═════ Given information

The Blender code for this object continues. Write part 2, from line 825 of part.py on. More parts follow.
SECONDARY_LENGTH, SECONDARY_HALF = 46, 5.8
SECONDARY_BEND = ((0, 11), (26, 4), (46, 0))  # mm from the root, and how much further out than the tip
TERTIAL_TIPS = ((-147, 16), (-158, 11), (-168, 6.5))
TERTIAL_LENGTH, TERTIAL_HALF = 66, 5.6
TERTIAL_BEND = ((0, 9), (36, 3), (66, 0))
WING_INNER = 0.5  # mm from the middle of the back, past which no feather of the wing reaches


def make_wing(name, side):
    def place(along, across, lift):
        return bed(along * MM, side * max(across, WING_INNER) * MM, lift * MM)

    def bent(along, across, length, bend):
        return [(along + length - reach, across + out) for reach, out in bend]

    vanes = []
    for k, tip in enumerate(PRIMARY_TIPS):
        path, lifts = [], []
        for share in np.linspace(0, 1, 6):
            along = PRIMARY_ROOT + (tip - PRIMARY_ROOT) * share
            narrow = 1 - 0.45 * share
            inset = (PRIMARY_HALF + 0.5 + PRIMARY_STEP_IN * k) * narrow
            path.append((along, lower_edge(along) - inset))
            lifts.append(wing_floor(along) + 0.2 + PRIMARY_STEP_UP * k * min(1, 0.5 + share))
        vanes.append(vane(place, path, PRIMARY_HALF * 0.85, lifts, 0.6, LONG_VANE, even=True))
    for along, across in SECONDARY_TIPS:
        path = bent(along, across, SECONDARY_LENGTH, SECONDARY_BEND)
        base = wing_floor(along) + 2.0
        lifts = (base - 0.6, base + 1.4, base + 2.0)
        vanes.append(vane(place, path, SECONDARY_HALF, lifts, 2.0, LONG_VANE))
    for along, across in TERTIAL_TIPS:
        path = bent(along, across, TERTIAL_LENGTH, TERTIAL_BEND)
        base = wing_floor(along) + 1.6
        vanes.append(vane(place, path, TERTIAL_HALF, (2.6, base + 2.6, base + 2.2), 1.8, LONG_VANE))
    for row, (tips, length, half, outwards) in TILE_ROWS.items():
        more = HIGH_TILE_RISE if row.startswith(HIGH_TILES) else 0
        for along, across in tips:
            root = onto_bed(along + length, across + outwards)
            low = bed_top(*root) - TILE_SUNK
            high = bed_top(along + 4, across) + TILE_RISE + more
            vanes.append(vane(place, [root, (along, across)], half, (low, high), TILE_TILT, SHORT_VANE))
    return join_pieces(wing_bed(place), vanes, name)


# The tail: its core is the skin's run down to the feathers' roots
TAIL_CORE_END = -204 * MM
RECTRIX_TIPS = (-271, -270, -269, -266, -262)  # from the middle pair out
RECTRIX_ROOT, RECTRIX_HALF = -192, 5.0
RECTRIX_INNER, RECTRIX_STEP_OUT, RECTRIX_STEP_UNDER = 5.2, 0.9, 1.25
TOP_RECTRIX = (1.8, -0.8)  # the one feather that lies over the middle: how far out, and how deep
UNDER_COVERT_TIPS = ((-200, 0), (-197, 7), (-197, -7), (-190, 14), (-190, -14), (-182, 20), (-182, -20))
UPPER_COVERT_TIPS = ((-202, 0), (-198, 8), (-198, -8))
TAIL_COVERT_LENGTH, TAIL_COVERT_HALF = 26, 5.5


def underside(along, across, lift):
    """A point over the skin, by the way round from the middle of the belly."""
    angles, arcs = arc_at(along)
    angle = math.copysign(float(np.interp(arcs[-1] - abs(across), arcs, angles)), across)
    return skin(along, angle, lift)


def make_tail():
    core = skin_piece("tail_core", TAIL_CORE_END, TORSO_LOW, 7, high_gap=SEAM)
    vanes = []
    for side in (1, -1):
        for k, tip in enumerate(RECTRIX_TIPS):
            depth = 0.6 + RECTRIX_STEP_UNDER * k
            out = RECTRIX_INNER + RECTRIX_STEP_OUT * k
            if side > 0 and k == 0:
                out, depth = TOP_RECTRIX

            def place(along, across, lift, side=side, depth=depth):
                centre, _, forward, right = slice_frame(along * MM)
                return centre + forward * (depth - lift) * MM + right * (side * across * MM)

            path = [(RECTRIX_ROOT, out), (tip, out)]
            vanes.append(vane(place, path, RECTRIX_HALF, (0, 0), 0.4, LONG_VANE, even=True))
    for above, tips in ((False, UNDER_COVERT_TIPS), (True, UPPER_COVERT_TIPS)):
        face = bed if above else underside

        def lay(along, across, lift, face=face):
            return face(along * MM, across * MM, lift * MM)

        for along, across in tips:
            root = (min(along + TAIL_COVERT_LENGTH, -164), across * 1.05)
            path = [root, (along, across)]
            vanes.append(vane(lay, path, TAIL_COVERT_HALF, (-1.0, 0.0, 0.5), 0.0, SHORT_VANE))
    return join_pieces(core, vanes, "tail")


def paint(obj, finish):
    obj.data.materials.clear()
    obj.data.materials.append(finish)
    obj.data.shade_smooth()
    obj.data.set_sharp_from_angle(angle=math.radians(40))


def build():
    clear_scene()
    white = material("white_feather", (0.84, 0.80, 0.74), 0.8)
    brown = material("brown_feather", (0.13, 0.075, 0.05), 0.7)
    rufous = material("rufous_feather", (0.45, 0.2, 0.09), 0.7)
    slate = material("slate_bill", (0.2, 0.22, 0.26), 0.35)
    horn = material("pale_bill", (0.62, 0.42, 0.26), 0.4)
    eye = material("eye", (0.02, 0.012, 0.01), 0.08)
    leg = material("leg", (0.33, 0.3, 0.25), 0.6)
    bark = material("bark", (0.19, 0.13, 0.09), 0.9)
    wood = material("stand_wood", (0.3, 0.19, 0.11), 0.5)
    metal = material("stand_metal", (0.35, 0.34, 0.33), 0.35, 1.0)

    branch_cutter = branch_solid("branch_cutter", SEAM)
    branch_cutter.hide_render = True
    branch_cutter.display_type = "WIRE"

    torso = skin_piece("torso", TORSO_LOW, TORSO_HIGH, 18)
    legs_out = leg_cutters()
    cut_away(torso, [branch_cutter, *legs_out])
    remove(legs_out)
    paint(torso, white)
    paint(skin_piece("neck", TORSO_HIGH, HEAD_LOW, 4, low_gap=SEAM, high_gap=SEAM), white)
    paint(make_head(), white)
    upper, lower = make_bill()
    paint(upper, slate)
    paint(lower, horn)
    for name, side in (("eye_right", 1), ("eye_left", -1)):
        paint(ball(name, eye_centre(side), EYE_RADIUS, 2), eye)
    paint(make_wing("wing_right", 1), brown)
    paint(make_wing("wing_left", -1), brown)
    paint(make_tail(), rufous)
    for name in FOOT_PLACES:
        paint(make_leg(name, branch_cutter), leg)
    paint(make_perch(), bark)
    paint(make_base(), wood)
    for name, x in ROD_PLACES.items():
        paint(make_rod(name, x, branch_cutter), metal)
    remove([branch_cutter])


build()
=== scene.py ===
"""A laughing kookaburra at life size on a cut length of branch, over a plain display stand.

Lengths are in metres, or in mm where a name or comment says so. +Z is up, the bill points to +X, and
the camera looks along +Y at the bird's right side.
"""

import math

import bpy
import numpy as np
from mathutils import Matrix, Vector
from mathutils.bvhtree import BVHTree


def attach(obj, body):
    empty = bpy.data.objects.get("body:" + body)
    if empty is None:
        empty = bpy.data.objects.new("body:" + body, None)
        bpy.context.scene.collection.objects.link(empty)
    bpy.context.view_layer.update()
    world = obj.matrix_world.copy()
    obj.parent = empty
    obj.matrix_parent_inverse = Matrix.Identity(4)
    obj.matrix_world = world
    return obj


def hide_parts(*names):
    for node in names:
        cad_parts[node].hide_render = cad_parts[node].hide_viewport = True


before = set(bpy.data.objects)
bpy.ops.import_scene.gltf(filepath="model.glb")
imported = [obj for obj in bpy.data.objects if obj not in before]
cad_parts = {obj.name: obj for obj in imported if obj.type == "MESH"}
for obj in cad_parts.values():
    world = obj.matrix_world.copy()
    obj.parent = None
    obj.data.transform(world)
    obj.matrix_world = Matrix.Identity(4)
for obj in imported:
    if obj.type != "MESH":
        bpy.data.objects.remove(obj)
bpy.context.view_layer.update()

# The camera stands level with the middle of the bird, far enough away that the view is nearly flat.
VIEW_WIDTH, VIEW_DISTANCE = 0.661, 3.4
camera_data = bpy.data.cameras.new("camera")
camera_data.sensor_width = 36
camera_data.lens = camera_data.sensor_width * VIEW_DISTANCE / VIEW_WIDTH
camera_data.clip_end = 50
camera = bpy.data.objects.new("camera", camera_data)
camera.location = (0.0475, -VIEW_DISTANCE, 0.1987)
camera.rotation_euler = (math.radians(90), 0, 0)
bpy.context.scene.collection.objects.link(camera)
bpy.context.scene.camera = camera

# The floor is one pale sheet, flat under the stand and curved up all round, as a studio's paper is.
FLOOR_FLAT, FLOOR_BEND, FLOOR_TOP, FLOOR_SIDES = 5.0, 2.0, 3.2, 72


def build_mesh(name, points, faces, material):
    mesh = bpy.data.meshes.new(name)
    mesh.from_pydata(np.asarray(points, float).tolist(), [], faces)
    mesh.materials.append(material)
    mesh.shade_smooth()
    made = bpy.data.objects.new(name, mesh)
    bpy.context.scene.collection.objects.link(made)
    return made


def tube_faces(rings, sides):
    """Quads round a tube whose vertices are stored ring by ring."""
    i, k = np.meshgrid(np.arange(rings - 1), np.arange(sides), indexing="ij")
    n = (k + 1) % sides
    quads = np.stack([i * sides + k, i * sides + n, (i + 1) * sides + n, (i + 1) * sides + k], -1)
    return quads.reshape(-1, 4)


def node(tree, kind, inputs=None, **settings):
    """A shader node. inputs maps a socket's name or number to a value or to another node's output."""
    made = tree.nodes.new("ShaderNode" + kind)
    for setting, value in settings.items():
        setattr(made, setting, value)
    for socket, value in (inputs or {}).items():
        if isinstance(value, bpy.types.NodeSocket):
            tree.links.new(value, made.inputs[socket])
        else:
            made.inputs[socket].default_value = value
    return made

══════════

> **Task details**: Exactly the lines from the line that has "paint(lower, horn)" through the line that has "obj.parent = empty" are to be repeated, both included, with nothing added.

> **Answer for the task**:
    paint(lower, horn)
    for name, side in (("eye_right", 1), ("eye_left", -1)):
        paint(ball(name, eye_centre(side), EYE_RADIUS, 2), eye)
    paint(make_wing("wing_right", 1), brown)
    paint(make_wing("wing_left", -1), brown)
    paint(make_tail(), rufous)
    for name in FOOT_PLACES:
        paint(make_leg(name, branch_cutter), leg)
    paint(make_perch(), bark)
    paint(make_base(), wood)
    for name, x in ROD_PLACES.items():
        paint(make_rod(name, x, branch_cutter), metal)
    remove([branch_cutter])


build()
=== scene.py ===
"""A laughing kookaburra at life size on a cut length of branch, over a plain display stand.

Lengths are in metres, or in mm where a name or comment says so. +Z is up, the bill points to +X, and
the camera looks along +Y at the bird's right side.
"""

import math

import bpy
import numpy as np
from mathutils import Matrix, Vector
from mathutils.bvhtree import BVHTree


def attach(obj, body):
    empty = bpy.data.objects.get("body:" + body)
    if empty is None:
        empty = bpy.data.objects.new("body:" + body, None)
        bpy.context.scene.collection.objects.link(empty)
    bpy.context.view_layer.update()
    world = obj.matrix_world.copy()
    obj.parent = empty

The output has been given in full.